SOURCE EXCERPT:

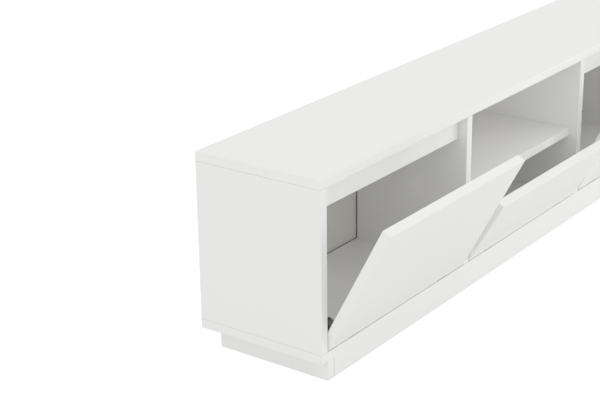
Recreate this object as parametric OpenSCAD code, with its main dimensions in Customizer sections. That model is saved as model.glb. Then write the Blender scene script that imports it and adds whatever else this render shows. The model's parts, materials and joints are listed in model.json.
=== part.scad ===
// Low television stand: a lacquered carcass of three equal bays on a plinth.
// Each bay is closed by a flap that drops forward on two hinges and is held by a folding stay.
// X runs along the width, the front faces -Y, +Z is up.
// The origin is on the floor, under the middle of the carcass.

/* [Carcass] */
// Overall width of the carcass
body_w = 1800; // [1500:50:2200]
// Depth of the carcass, front plane to back edge
body_d = 330; // [330:10:450]
// Overall height, floor to the upper face of the top
body_h = 465; // [465:5:560]
// Thickness of every lacquered board
board_t = 22; // [18:1:22]

/* [Plinth] */
// Height of the plinth, with its glides
plinth_h = 48; // [44:1:90]
// How far the plinth stands in from each end
plinth_end_inset = 23; // [0:1:80]
// How far the plinth stands in from the back
plinth_back_inset = 36; // [0:1:60]
// Thickness of the glides under the plinth
glide_t = 1.5; // [1:0.5:3]

/* [Back panels] */
// Thickness of a back panel
back_t = 8; // [6:1:8]
// Diameter of the cable port in each back panel
port_d = 60; // [30:5:70]

/* [Rails and shelf] */
// Height of the rail above each outer flap
rail_h = 56; // [50:1:70]
// Thickness of the rails
rail_t = 18; // [16:1:22]
// Distance from the front plane to the rails
rail_setback = 23.4; // [23.4:0.2:30]
// Height of the middle shelf's upper face above the bay floor
shelf_top = 185; // [160:1:200]
// Distance from the front plane to the shelf
shelf_setback = 24; // [24:1:40]

/* [Flaps] */
// Height of the two outer flaps
outer_flap_h = 333.5; // [330:0.5:340]
// Gap between a flap and the upright at each end
flap_end_gap = 2.5; // [2:0.5:4]
// How far the left flap stands open, in degrees from closed
left_open = 27.5; // [0:0.1:90]
// How far the middle flap stands open, in degrees from closed
middle_open = 29.4; // [0:0.1:90]
// How far the right flap stands open, in degrees from closed
right_open = 23.5; // [0:0.1:90]

/* [Hardware] */
// Distance from an upright to the centre of the nearest hinge
hinge_inset = 100; // [70:5:150]
// Diameter of the hinge cup let into the flap
cup_d = 35; // [26:1:35]
// Diameter of the stay's rivets
rivet_d = 6; // [5:0.5:7]

/* [Hidden] */
$fn = 48;

lacquer = [0.93, 0.93, 0.92];
backing = [0.88, 0.86, 0.82];
nickel = [0.36, 0.35, 0.33];
steel = [0.62, 0.62, 0.62];
beech = [0.76, 0.62, 0.45];
nylon = [0.85, 0.85, 0.83];

// Carcass
front_y = -body_d/2;
floor_z = plinth_h + board_t;
ceiling_z = body_h - board_t;
bay_h = ceiling_z - floor_z;
bay_w = (body_w - 4*board_t)/3;
bay_pitch = bay_w + board_t;
function bay_x(i) = -body_w/2 + board_t + i*bay_pitch;
function upright_x(i) = -body_w/2 + board_t/2 + i*bay_pitch;
clear = 0.1;

// Back panels sit at the rear of a wider groove, so a shadow gap shows before them.
groove_depth = 7;
groove_spare = 1;
shadow_gap = 4;
rear_lip = 8;
back_face_y = front_y + body_d - rear_lip - back_t;
port_centre_z = floor_z + 58;

// Shelf, and the studs that carry it
shelf_end_gap = 0.5;
shelf_z = floor_z + shelf_top - board_t;
stud_d = 5;
stud_in = 8;
stud_out = 9;
stud_places = [62, 276];

// Rails
rail_end_gap = 2;
rail_y = front_y + rail_setback;
rail_z = ceiling_z - rail_h;

// Fittings that join the uprights to the top and the bottom
cam_d = 15;
cam_depth = 13;
cam_from_end = 34;
cam_places = [60, 270];
cam_drive_w = 1.6;
cam_drive_l = 9;
cam_drive_depth = 1.5;
bolt_d = 7;
bolt_thread_d = 6;
bolt_thread_l = 11;
bolt_l = cam_from_end - cam_d/2 - 0.3;
dowel_d = 8;
dowel_in_panel = 12;
dowel_in_upright = 20;
dowel_spare = 0.5;
dowel_places = [100, 230];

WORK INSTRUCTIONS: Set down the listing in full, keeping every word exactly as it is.

EXERCISE ANSWER:
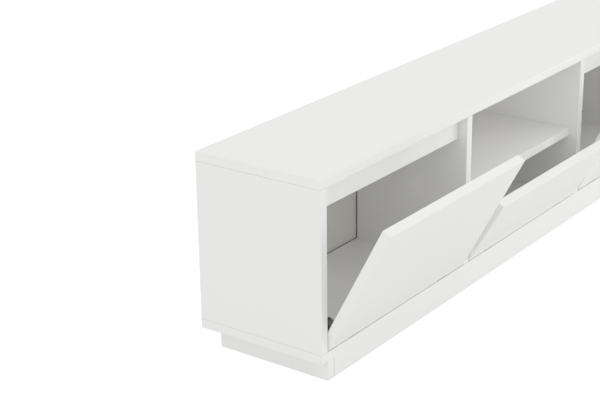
Recreate this object as parametric OpenSCAD code, with its main dimensions in Customizer sections. That model is saved as model.glb. Then write the Blender scene script that imports it and adds whatever else this render shows. The model's parts, materials and joints are listed in model.json.
=== part.scad ===
// Low television stand: a lacquered carcass of three equal bays on a plinth.
// Each bay is closed by a flap that drops forward on two hinges and is held by a folding stay.
// X runs along the width, the front faces -Y, +Z is up.
// The origin is on the floor, under the middle of the carcass.

/* [Carcass] */
// Overall width of the carcass
body_w = 1800; // [1500:50:2200]
// Depth of the carcass, front plane to back edge
body_d = 330; // [330:10:450]
// Overall height, floor to the upper face of the top
body_h = 465; // [465:5:560]
// Thickness of every lacquered board
board_t = 22; // [18:1:22]

/* [Plinth] */
// Height of the plinth, with its glides
plinth_h = 48; // [44:1:90]
// How far the plinth stands in from each end
plinth_end_inset = 23; // [0:1:80]
// How far the plinth stands in from the back
plinth_back_inset = 36; // [0:1:60]
// Thickness of the glides under the plinth
glide_t = 1.5; // [1:0.5:3]

/* [Back panels] */
// Thickness of a back panel
back_t = 8; // [6:1:8]
// Diameter of the cable port in each back panel
port_d = 60; // [30:5:70]

/* [Rails and shelf] */
// Height of the rail above each outer flap
rail_h = 56; // [50:1:70]
// Thickness of the rails
rail_t = 18; // [16:1:22]
// Distance from the front plane to the rails
rail_setback = 23.4; // [23.4:0.2:30]
// Height of the middle shelf's upper face above the bay floor
shelf_top = 185; // [160:1:200]
// Distance from the front plane to the shelf
shelf_setback = 24; // [24:1:40]

/* [Flaps] */
// Height of the two outer flaps
outer_flap_h = 333.5; // [330:0.5:340]
// Gap between a flap and the upright at each end
flap_end_gap = 2.5; // [2:0.5:4]
// How far the left flap stands open, in degrees from closed
left_open = 27.5; // [0:0.1:90]
// How far the middle flap stands open, in degrees from closed
middle_open = 29.4; // [0:0.1:90]
// How far the right flap stands open, in degrees from closed
right_open = 23.5; // [0:0.1:90]

/* [Hardware] */
// Distance from an upright to the centre of the nearest hinge
hinge_inset = 100; // [70:5:150]
// Diameter of the hinge cup let into the flap
cup_d = 35; // [26:1:35]
// Diameter of the stay's rivets
rivet_d = 6; // [5:0.5:7]

/* [Hidden] */
$fn = 48;

lacquer = [0.93, 0.93, 0.92];
backing = [0.88, 0.86, 0.82];
nickel = [0.36, 0.35, 0.33];
steel = [0.62, 0.62, 0.62];
beech = [0.76, 0.62, 0.45];
nylon = [0.85, 0.85, 0.83];

// Carcass
front_y = -body_d/2;
floor_z = plinth_h + board_t;
ceiling_z = body_h - board_t;
bay_h = ceiling_z - floor_z;
bay_w = (body_w - 4*board_t)/3;
bay_pitch = bay_w + board_t;
function bay_x(i) = -body_w/2 + board_t + i*bay_pitch;
function upright_x(i) = -body_w/2 + board_t/2 + i*bay_pitch;
clear = 0.1;

// Back panels sit at the rear of a wider groove, so a shadow gap shows before them.
groove_depth = 7;
groove_spare = 1;
shadow_gap = 4;
rear_lip = 8;
back_face_y = front_y + body_d - rear_lip - back_t;
port_centre_z = floor_z + 58;

// Shelf, and the studs that carry it
shelf_end_gap = 0.5;
shelf_z = floor_z + shelf_top - board_t;
stud_d = 5;
stud_in = 8;
stud_out = 9;
stud_places = [62, 276];

// Rails
rail_end_gap = 2;
rail_y = front_y + rail_setback;
rail_z = ceiling_z - rail_h;

// Fittings that join the uprights to the top and the bottom
cam_d = 15;
cam_depth = 13;
cam_from_end = 34;
cam_places = [60, 270];
cam_drive_w = 1.6;
cam_drive_l = 9;
cam_drive_depth = 1.5;
bolt_d = 7;
bolt_thread_d = 6;
bolt_thread_l = 11;
bolt_l = cam_from_end - cam_d/2 - 0.3;
dowel_d = 8;
dowel_in_panel = 12;
dowel_in_upright = 20;
dowel_spare = 0.5;
dowel_places = [100, 230];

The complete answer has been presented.